Les couleurs de cette miniature sont resplendissantes et fort riches, bleu de la robe de Marie, richesses des costumes des rois mages.
L’étoile qui a conduit les savants brille au-dessus de l’étable, déversant ses rayons d’or vers l’auréole de Marie et les riches présents.
Le premier roi est agenouillé devant Marie et l’enfant, il a posé sa couronne à terre, et offre à l’enfant un vase rempli d’or. Le second mage est encore debout derrière et s’apprête à lui aussi de s’incliner et se prépare à enlever sa couronne.
Derrière eux toute une armée les accompagne et s’attroupe curieux de voir la scène. Ils semblent participer à l’adoration !
« Dieu que nul œil ne peut voir, tu as dissipé les ténèbres du monde en lui envoyant ta lumière ; tourne vers nous ton visage de paix, et nos louanges proclameront l’incroyable largesse que tu nous fais dans la naissance de ton Fils unique. »
(Laudes du 29 décembre)
Le texte biblique
Alléluia. Alléluia.
Nous avons vu son étoile à l’orient,
et nous sommes venus adorer le Seigneur.
Alléluia.
Mt 2, 2)
Commentaires
Voici manifestées la bonté et l’humanité de Dieu notre Sauveur. Rendons grâce à Dieu qui fait ainsi abonder notre consolation dans cet état de pèlerins qui est le nôtre, dans cet exil, dans cette misère d’ici-bas. […]}
Voici que la paix n’est plus promise mais envoyée, non plus remise à plus tard mais donnée, non plus prophétisée mais proposée. C’est comme un couffin plein de sa miséricorde que Dieu le Père a envoyé sur la terre ; oui, dis-je, un couffin que la Passion devra déchirer pour laisser se répandre ce qu’il contient : notre paix ; un couffin, peut-être petit, mais rempli. Un petit enfant nous a été donné, mais en lui habite toute la plénitude de la divinité. Lorsqu’est venue la plénitude des temps est venue aussi la plénitude de la divinité. Elle est venue dans la chair, afin de se faire voir même de ceux qui sont charnels, et que son humanité ainsi manifestée permette de reconnaître sa bonté. En effet, dès que l’humanité de Dieu se fait connaître, sa bonté ne peut plus rester cachée. Et comment aurait-il pu davantage mettre en relief sa bonté qu’en revêtant ma chair ? — Ma chair, dis-je, non celle d’Adam, non celle qui était la sienne avant la chute.

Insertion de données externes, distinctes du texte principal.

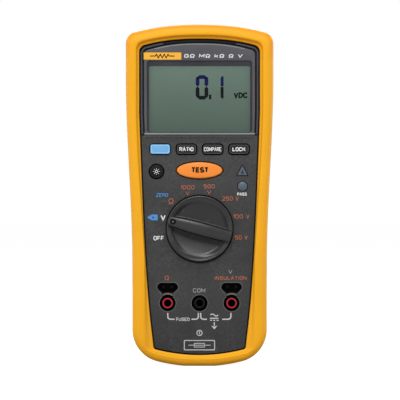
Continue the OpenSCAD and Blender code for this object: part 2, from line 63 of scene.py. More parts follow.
# Holster, display frame, knob, sockets and probe ports, as in the CAD
RUBBER = 3.2
KEEL_R = 102    # radius of the curved foot of the holster and of its opening
BACK_OPENINGS = ((64, 16, 84.7), (60.6, 91.7, 166))    # width, low and high: battery bay, stand
FRAME_FOOT_Z = 137.05
WINDOW = [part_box("display_window")[i] / MM for i in (0, 1)]
LCD_Z = 158.45
KNOB_Z = 81.6
KNOB_R = 19.6
KNOB_ANGLE = math.radians(165)
POINTER_U = 16.3
JACK_Z = 37.4
JACK_PITCH = 19.0
PORT_HALF, PORT_TOP, NECK_HALF = 5.95, 49.2, 3

# Keys: the four small ones, the round light key and the oval test key
KEY_W, KEY_H, KEY_PITCH, KEY_Z, KEY_FACE_Y = 11.9, 5.9, 15.6, 128.8, -19.9
LIGHT_X, LIGHT_Z, LIGHT_WIDE, LIGHT_FACE_Y = -25.6, 115.6, 8.2, -19.7
TEST_Z, TEST_W, TEST_H, TEST_FACE_Y = 116.3, 27.1, 9.6, -20.4


# ---------- outlines in the X-Z plane, the same curves as in the CAD ----------

def smooth01(t):
    c = min(1.0, max(0.0, t))
    return c * c * (3 - 2 * c)


# half widths of the holster, of its front opening and of the bevel's outer edge, by height
def outer_half(z):
    return 40 + 3.9 * smooth01((z - 60) / 112)


def opening_half(z):
    d = max(0.0, 150 - z)
    return 35.9 - 0.0365 * d - 9.4e-9 * d ** 4


def bevel_half(z):
    return max(32.7, opening_half(z) + 0.5 + 1.5 * smooth01((z - 70) / 70))


def keel(low, foot, x):
    """Height of the curved foot, which is flat for foot to each side of the middle."""
    return low + max(0.0, x * x - foot * foot) / (2 * KEEL_R)


def fillet(a, b, c, r, n):
    """The corner b between a and c, rounded with n steps."""
    a, b, c = Vector(a), Vector(b), Vector(c)
    u, v = (a - b).normalized(), (c - b).normalized()
    half = u.angle(v) / 2
    centre = b + (u + v).normalized() * (r / math.sin(half))
    start, end = b + u * (r / math.tan(half)) - centre, b + v * (r / math.tan(half)) - centre
    sweep = math.copysign(math.pi - 2 * half, start.x * end.y - start.y * end.x)
    points = []
    for i in range(n + 1):
        t = sweep * i / n
        points.append((centre.x + start.x * math.cos(t) - start.y * math.sin(t),
                       centre.y + start.x * math.sin(t) + start.y * math.cos(t)))
    return points


def side(half, top, sag, power, r_top, r_low, low, foot, crown_n=26, flank_n=44, low_n=26):
    """One side of a closed outline, from the top middle to the bottom middle."""
    z_hi = top - sag - r_top
    z_lo = low + half(low) ** 2 / (2 * KEEL_R) + 0.85 * r_low + 0.6
    flank = [(half(z_hi + (z_lo - z_hi) * i / flank_n), z_hi + (z_lo - z_hi) * i / flank_n)
             for i in range(flank_n + 1)]
    w, wb = flank[0][0], flank[-1][0]
    xt, xb = w - 1.1 * r_top - 0.5, wb - 0.92 * r_low - 0.2

    def crown(x):
        return top - sag * (x / w) ** power

    slope = sag * power / w * (xt / w) ** (power - 1)
    corner_t = (w, crown(xt) - slope * (w - xt))
    corner_b = (wb, keel(low, foot, xb) + xb / KEEL_R * (wb - xb))
    return (
        [(xt * i / crown_n, crown(xt * i / crown_n)) for i in range(crown_n)]
        + fillet((xt, crown(xt)), corner_t, flank[0], r_top, 14)
        + flank[1:-1]
        + fillet(flank[-1], corner_b, (xb, keel(low, foot, xb)), r_low, 28)
        + [(xb * i / low_n, keel(low, foot, xb * i / low_n)) for i in range(low_n - 1, -1, -1)]
    )


def closed(right):
    """One side of an outline and its mirror image."""
    return right + [(-x, z) for x, z in reversed(right[1:-1])]


def body_loop(k):
    """Outline of the holster, moved inwards by k."""
    return closed(side(lambda z: outer_half(z) - k, 203 - k, 6.15, 2.29,
                       max(1.2, 7 - k), max(3, 19.5 - k), k, 9))


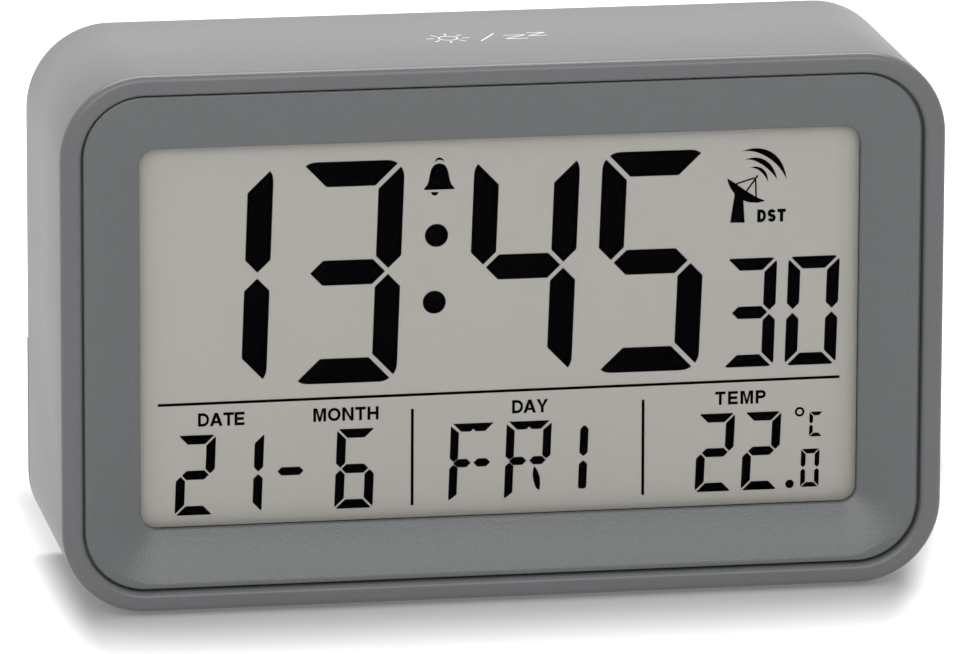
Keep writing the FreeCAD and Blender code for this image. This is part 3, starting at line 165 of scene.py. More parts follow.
# the camera stands a little left of the clock and looks slightly down on it
TURN, DIP, LEAN = math.radians(9.870), math.radians(13.453), math.radians(0.201)
ahead = Vector((math.sin(TURN) * math.cos(DIP), math.cos(TURN) * math.cos(DIP), -math.sin(DIP)))
level = Vector((math.cos(TURN), -math.sin(TURN), 0.0))
upright = level.cross(ahead)
across = math.cos(LEAN) * level + math.sin(LEAN) * upright
upwards = math.cos(LEAN) * upright - math.sin(LEAN) * level
CAMERA_PLACE = (-0.27676, -1.58817, 0.42810)
deselect()
bpy.ops.object.camera_add()
camera = bpy.context.object
camera.matrix_world = (Matrix.Translation(CAMERA_PLACE)
                       @ Matrix((across, upwards, -ahead)).transposed().to_4x4())
camera.data.sensor_fit = "HORIZONTAL"
camera.data.sensor_width = 36.0
camera.data.lens = 366.2
bpy.context.scene.camera = camera
bpy.context.scene.view_settings.view_transform = "Standard"


# ------------------------------
# Housing: a sleeve with rounded corners, injection moulded in grey ABS with a
# satin spark-eroded skin. Its front ends in a raised rim round the bezel, and
# its back edge is stepped where the rear cover's foot reaches right across.
CASE_W, CASE_H, CASE_R = 150.0, 92.0, 14.3
CASE_MID = 46.8                        # height of the case's middle above the table
FRONT, BACK = -23.0, 22.0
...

Pourquoi déclare-t-il avec tant de soin sa miséricorde, au point de faire sienne notre misère elle-même ? Pourquoi est-il rempli d’une bonté telle que la parole de Dieu, pour nous, s’est faite herbe fanée ? Seigneur, qu’est-ce que l’homme, pour que tu penses à lui ? Qu’est- il pour que ton cœur en fasse tant de cas ? Voici où l’homme doit porter son attention pour découvrir quel souci Dieu prend de lui ; voici où l’homme doit apprendre quelle pensée et quel sentiment Dieu nourrit à son égard. N’interroge pas ce que tu souffres, toi, mais ce qu’il a souffert, lui. À ce qu’il est devenu pour toi, reconnais ta valeur à ses yeux, afin que sa bonté t’apparaisse à partir de son humanité. En effet, l’abaissement qu’il accomplit dans son humanité a été la grandeur même de sa bonté, et plus il s’est rendu méprisable en ma faveur, plus il me devient cher.
Voici manifestées la bonté et l’humanité de Dieu notre Sauveur, dit l’Apôtre. Oui, qu’elles sont grandes et évidentes, la bonté de Dieu et son humanité ! Quelle grande preuve de sa bonté il nous a donnée, en prenant tant de soin pour ajouter à l’humanité le nom de Dieu.